» **Information supplied**:
== == ==

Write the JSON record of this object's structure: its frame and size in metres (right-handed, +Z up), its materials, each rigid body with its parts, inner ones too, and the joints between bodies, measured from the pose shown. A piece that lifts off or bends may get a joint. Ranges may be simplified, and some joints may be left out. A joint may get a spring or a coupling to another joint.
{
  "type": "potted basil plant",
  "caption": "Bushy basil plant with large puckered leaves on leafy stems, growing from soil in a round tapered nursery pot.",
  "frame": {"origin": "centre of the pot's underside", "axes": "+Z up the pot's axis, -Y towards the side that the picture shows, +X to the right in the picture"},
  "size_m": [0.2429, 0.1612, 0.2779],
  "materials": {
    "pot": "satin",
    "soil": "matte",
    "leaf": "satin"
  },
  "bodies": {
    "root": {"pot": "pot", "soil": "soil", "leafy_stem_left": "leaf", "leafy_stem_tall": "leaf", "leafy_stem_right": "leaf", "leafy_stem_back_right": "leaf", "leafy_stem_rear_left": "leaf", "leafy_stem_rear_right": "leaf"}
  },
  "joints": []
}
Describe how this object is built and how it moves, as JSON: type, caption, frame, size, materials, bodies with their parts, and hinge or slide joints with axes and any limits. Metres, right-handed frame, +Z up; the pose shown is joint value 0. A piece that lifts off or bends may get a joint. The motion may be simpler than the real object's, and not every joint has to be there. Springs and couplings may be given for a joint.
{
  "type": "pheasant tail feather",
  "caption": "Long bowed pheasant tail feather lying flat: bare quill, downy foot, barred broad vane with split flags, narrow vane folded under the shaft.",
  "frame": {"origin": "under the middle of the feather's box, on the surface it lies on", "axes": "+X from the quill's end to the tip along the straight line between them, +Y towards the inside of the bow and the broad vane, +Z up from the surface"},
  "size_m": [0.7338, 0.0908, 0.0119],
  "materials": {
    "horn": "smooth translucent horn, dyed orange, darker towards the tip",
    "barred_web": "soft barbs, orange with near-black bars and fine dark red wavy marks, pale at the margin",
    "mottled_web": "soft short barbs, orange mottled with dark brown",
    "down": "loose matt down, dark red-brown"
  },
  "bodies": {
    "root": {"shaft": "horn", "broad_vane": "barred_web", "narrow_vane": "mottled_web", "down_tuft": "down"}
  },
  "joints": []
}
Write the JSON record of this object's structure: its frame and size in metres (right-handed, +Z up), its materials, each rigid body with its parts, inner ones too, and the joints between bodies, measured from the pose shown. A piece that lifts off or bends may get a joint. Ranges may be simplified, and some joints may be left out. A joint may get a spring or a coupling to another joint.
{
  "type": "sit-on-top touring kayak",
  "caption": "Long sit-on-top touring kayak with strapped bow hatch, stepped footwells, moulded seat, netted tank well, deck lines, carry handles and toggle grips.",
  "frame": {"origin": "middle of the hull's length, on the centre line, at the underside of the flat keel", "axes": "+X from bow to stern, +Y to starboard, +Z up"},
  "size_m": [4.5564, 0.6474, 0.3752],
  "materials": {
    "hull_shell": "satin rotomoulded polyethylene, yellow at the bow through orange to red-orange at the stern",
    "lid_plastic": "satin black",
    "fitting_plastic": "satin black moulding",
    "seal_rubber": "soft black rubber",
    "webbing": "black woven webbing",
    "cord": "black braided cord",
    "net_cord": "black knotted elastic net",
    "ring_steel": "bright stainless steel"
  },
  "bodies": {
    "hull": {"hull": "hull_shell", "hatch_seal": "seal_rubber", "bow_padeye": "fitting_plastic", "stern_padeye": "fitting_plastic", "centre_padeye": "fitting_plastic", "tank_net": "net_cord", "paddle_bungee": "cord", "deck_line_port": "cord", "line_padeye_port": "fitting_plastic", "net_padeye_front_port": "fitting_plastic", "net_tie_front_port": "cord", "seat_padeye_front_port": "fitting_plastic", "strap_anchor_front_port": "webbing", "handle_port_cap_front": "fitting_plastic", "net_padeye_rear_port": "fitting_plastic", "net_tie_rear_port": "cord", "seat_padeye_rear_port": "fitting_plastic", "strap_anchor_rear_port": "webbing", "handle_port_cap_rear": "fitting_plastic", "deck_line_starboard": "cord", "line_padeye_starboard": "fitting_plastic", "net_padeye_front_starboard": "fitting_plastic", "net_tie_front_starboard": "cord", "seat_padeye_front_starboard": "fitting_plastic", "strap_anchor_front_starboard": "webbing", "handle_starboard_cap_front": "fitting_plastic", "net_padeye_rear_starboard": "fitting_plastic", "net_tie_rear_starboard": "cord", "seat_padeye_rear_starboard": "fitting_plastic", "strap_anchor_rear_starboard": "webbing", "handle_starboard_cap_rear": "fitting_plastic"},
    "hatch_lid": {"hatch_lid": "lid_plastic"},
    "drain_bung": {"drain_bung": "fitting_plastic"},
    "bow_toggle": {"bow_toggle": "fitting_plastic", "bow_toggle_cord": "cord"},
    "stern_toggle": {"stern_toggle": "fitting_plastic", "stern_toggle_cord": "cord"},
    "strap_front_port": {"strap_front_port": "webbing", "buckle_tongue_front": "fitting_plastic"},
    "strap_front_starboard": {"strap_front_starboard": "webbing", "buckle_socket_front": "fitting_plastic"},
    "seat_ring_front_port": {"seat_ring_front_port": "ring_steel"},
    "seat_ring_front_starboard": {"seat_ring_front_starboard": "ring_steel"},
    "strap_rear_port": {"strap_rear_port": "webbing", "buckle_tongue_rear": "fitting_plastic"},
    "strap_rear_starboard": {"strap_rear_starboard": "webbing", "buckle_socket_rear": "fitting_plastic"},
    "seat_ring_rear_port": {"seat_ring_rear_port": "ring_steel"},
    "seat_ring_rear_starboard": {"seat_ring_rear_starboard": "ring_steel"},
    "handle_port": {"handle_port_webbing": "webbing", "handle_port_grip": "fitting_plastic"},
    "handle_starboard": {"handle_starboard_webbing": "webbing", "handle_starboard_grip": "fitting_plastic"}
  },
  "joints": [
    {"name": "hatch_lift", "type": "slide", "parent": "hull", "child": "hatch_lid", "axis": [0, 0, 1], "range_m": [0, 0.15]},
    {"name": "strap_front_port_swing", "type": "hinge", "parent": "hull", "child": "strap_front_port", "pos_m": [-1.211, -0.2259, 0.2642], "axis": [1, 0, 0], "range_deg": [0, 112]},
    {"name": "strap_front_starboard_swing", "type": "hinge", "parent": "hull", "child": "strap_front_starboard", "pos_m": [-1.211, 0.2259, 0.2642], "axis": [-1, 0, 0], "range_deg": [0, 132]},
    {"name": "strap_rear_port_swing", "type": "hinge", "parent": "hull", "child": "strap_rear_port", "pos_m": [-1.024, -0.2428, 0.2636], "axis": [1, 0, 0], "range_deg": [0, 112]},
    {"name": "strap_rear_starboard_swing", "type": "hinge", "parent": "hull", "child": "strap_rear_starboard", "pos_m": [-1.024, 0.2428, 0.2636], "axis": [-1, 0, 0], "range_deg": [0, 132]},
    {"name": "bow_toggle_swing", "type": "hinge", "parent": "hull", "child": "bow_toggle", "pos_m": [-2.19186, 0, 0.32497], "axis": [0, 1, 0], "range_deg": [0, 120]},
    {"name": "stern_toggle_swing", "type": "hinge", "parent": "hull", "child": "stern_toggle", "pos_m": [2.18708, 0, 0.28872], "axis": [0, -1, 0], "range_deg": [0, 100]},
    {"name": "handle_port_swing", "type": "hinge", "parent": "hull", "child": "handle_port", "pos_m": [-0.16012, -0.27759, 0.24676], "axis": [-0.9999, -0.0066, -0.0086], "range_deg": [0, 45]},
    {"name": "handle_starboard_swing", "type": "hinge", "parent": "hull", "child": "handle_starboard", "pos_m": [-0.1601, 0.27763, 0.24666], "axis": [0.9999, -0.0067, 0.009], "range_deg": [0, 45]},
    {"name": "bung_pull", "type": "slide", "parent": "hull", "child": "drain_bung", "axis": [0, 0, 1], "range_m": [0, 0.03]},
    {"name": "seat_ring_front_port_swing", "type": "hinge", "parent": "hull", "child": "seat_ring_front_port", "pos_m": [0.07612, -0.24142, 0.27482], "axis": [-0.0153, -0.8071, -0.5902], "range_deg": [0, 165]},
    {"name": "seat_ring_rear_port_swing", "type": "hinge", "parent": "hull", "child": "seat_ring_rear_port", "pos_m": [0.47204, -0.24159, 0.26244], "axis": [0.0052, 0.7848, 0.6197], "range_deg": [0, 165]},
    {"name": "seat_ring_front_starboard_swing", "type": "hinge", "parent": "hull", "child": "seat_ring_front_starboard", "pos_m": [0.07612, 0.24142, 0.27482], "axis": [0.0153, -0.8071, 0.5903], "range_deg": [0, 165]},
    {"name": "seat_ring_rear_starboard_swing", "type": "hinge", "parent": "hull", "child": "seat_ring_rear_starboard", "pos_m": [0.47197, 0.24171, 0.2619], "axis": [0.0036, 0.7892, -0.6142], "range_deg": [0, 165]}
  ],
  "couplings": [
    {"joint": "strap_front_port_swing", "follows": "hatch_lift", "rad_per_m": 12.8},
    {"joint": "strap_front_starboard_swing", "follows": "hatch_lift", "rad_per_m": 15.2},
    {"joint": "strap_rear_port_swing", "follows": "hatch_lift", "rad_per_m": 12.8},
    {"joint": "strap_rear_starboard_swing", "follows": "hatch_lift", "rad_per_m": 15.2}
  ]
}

== == ==

» **Exercise**: Pick out the lines above containing the word "axes", then copy them.

» **The response**:
  "frame": {"origin": "centre of the pot's underside", "axes": "+Z up the pot's axis, -Y towards the side that the picture shows, +X to the right in the picture"},
Describe how this object is built and how it moves, as JSON: type, caption, frame, size, materials, bodies with their parts, and hinge or slide joints with axes and any limits. Metres, right-handed frame, +Z up; the pose shown is joint value 0. A piece that lifts off or bends may get a joint. The motion may be simpler than the real object's, and not every joint has to be there. Springs and couplings may be given for a joint.
  "frame": {"origin": "under the middle of the feather's box, on the surface it lies on", "axes": "+X from the quill's end to the tip along the straight line between them, +Y towards the inside of the bow and the broad vane, +Z up from the surface"},
  "frame": {"origin": "middle of the hull's length, on the centre line, at the underside of the flat keel", "axes": "+X from bow to stern, +Y to starboard, +Z up"},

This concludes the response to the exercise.